Image: Gage Skidmore

Image: Gage Skidmore

Conservatives have seemingly perfected the art of focusing on non-essentials, and this tendency is especially obvious with respect to education policy.

Consider, for example, the conservative response to the Common Core State Standards Initiative, a program developed by the National Governors Association and promoted by the federal government with “Race to the Top” grants to states.

Conservatives disagree over whether Common Core involves too much federal involvement. The organization, Conservatives for Higher Standards, a project of a group founded by Jeb Bush, claims that Common Core standards “do not mandate . . . curriculum, including textbooks, programs or resources teachers can use in their classrooms.” Instead, the group claims, “Those decisions are completely left to states, local districts and teachers.” Michelle Malkin, on the other hand, characterizes Common Core as “the stealthy federal takeover of school curriculum and standards across the country.”

Conservatives also disagree over whether Common Core establishes reasonable standards. For instance, conservatives Kathleen Porter-Magee and Sol Stern argue that “Common Core offers American students the opportunity for a far more rigorous, content-rich, cohesive K–12 education than most of them have had.” Glenn Beck, on the other hand, says Common Core is a way for government to promote “an extremely liberal ideology.”

But every major conservative who has commented on Common Core, pro or con, agrees that government should operate schools and establish curricula for those schools. They disagree only about the proper mix of involvement by federal, state, and local governments, and about the proper content of those standards.

The fundamental question that needs to be asked here, but that is ignored by these conservatives, is, by what moral right does government at any level forcibly seize people’s wealth to finance schools? The reason government schools perform so poorly, regardless of which level of government most influences them and which bureaucrat approves the standards, is that parents and others have hardly any choice in how government spends their coercively seized money.
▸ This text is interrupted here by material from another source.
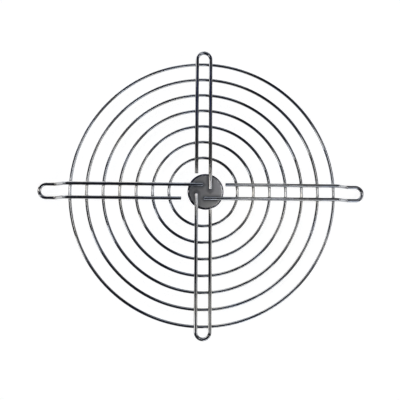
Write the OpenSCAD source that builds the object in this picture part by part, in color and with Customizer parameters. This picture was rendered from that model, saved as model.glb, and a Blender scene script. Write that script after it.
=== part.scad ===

If government protected rather than violated people’s rights to control their own wealth with respect to education, people could choose which (if any) schools to finance, and they would have strong incentives to ensure that any school they financed performed well. If a school did not meet a student’s needs, parents would be free to take their children—and their money—elsewhere.

Americans who are genuinely concerned about education must stop trying to tweak an inherently flawed system, and begin advocating a free market in education.